» Task statement
Keep only the lines from the top of the listing through the one with "# The origin", and reproduce them unaltered.

[Extracted data start]

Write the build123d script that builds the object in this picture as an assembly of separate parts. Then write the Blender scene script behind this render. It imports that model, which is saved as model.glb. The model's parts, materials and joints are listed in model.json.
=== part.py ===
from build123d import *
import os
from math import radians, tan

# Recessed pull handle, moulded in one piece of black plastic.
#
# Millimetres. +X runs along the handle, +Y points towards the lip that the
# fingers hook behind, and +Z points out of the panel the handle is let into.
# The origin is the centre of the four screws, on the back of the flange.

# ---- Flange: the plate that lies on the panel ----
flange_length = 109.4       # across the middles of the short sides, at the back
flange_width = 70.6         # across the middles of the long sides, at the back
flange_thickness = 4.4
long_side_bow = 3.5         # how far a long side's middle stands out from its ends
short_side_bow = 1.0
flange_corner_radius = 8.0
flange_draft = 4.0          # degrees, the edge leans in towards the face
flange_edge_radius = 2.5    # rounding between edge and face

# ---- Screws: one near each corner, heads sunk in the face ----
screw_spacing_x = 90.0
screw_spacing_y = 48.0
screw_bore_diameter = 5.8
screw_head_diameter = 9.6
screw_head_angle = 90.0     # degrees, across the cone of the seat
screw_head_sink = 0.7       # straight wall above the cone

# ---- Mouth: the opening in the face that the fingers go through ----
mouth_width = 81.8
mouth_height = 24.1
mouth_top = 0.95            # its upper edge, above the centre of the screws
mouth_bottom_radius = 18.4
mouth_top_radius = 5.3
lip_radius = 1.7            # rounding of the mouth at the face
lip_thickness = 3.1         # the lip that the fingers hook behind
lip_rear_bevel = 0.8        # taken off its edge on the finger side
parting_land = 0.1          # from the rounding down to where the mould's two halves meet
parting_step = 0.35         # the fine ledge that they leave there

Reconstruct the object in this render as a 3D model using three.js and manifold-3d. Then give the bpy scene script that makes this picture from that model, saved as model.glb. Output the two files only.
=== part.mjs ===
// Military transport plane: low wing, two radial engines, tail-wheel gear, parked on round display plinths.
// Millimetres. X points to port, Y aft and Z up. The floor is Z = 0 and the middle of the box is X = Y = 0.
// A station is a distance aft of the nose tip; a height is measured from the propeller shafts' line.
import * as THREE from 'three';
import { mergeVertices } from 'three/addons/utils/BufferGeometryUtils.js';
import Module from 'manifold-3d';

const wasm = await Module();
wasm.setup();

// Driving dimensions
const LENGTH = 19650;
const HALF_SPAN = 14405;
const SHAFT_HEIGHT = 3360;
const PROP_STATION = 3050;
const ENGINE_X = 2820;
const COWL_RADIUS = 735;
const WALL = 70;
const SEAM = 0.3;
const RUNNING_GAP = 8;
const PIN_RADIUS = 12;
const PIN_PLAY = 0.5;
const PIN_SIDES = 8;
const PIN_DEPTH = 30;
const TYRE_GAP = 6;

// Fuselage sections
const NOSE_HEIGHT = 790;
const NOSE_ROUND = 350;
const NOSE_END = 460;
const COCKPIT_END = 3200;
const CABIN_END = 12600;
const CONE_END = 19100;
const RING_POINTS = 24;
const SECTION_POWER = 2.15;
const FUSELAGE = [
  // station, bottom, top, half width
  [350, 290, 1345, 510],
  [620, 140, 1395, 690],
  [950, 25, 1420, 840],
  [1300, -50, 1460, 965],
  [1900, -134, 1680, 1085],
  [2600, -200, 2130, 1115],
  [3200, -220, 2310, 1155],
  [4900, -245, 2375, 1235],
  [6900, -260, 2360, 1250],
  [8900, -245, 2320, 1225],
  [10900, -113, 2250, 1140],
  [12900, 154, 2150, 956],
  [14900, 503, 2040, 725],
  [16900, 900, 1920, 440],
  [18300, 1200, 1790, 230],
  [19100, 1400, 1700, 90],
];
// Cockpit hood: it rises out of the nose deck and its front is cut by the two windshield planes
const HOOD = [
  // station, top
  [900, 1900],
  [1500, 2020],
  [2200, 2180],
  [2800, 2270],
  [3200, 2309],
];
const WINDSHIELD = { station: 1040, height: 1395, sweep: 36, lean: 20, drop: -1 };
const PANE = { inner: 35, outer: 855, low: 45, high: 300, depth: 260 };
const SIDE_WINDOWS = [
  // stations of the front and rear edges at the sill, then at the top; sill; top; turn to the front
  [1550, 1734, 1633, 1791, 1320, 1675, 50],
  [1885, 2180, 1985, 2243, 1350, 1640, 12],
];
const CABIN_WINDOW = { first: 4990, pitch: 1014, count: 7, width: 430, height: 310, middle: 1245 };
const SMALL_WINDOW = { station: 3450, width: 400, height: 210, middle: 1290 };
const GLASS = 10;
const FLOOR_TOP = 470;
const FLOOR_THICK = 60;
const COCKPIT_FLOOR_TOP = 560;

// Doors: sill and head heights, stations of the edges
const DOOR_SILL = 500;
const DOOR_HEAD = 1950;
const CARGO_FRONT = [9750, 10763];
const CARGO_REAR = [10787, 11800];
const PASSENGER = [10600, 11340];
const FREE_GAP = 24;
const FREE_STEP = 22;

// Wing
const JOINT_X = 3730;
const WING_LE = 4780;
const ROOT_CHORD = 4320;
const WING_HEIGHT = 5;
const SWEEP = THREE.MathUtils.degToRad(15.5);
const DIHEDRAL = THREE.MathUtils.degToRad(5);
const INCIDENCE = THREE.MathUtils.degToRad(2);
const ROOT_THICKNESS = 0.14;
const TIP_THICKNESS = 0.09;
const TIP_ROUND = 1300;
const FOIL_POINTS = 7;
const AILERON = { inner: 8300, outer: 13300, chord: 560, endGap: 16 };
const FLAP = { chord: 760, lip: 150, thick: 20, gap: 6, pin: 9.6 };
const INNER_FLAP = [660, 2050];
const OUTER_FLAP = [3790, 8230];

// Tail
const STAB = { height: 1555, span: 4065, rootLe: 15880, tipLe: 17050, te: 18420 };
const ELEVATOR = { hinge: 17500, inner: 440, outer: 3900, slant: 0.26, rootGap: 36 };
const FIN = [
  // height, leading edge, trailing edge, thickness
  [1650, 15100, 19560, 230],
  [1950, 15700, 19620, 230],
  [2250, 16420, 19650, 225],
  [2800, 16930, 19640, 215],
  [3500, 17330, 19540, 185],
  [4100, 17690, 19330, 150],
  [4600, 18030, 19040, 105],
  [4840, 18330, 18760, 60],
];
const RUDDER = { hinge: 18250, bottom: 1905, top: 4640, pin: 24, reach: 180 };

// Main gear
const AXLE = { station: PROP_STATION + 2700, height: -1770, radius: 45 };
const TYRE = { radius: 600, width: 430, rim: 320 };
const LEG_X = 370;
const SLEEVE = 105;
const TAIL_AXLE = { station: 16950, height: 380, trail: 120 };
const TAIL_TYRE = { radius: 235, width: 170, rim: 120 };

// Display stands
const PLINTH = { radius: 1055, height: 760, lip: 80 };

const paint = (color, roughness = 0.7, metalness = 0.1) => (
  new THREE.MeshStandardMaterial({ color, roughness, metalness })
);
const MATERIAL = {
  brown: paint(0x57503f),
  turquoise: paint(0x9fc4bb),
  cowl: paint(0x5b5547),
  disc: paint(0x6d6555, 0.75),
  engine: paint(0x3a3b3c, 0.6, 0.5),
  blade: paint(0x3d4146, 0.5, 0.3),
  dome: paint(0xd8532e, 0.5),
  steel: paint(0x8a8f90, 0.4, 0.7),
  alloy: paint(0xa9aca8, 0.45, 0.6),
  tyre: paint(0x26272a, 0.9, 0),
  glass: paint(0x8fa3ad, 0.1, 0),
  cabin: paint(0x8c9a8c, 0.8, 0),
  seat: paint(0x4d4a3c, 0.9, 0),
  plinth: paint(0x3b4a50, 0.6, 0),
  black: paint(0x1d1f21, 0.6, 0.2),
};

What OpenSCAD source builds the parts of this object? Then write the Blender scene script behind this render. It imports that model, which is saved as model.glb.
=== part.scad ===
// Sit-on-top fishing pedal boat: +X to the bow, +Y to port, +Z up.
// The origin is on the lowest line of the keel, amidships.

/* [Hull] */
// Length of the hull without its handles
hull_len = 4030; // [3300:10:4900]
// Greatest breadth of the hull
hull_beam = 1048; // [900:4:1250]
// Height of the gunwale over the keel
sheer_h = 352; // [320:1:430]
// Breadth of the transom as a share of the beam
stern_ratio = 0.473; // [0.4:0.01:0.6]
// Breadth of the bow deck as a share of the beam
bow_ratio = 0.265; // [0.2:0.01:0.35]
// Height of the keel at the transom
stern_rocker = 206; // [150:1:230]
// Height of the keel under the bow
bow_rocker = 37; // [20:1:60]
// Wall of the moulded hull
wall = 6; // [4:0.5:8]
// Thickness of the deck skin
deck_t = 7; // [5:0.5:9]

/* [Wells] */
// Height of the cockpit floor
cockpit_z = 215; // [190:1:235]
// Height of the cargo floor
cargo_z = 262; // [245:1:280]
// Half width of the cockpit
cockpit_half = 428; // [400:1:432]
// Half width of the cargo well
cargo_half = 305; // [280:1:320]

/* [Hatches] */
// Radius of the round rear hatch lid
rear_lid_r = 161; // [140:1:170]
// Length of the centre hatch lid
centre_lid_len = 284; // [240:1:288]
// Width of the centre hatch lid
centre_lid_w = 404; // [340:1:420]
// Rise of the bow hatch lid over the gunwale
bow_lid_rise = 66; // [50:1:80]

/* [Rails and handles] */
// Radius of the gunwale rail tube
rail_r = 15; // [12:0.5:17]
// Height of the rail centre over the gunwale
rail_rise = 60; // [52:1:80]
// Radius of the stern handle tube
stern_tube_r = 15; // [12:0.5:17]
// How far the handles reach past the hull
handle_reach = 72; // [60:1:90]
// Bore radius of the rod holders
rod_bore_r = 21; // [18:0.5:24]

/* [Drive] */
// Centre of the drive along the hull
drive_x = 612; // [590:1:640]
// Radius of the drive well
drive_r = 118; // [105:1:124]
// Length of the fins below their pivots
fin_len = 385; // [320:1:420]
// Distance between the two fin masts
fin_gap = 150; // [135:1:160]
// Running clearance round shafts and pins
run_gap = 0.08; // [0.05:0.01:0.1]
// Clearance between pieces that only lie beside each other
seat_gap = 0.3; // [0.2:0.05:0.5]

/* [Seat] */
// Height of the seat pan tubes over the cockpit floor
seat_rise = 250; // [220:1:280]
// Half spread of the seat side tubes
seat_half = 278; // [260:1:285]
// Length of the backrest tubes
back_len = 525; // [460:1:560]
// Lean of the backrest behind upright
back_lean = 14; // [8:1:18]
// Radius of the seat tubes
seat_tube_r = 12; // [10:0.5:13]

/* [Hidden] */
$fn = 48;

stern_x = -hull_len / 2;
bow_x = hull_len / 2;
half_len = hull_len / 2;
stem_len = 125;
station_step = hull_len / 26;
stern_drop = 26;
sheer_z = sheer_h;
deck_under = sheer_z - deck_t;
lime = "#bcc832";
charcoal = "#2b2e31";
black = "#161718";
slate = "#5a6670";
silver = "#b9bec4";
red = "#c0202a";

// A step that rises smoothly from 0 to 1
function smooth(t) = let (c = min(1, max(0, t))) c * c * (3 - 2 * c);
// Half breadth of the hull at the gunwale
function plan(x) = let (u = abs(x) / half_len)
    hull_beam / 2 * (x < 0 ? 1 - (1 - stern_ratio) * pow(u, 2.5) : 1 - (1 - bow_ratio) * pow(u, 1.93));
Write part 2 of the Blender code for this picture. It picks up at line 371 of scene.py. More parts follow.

[Extracted data end]

» Result of this exercise
Write the build123d script that builds the object in this picture as an assembly of separate parts. Then write the Blender scene script behind this render. It imports that model, which is saved as model.glb. The model's parts, materials and joints are listed in model.json.
=== part.py ===
from build123d import *
import os
from math import radians, tan

# Recessed pull handle, moulded in one piece of black plastic.
#
# Millimetres. +X runs along the handle, +Y points towards the lip that the
# fingers hook behind, and +Z points out of the panel the handle is let into.
# The origin is the centre of the four screws, on the back of the flange.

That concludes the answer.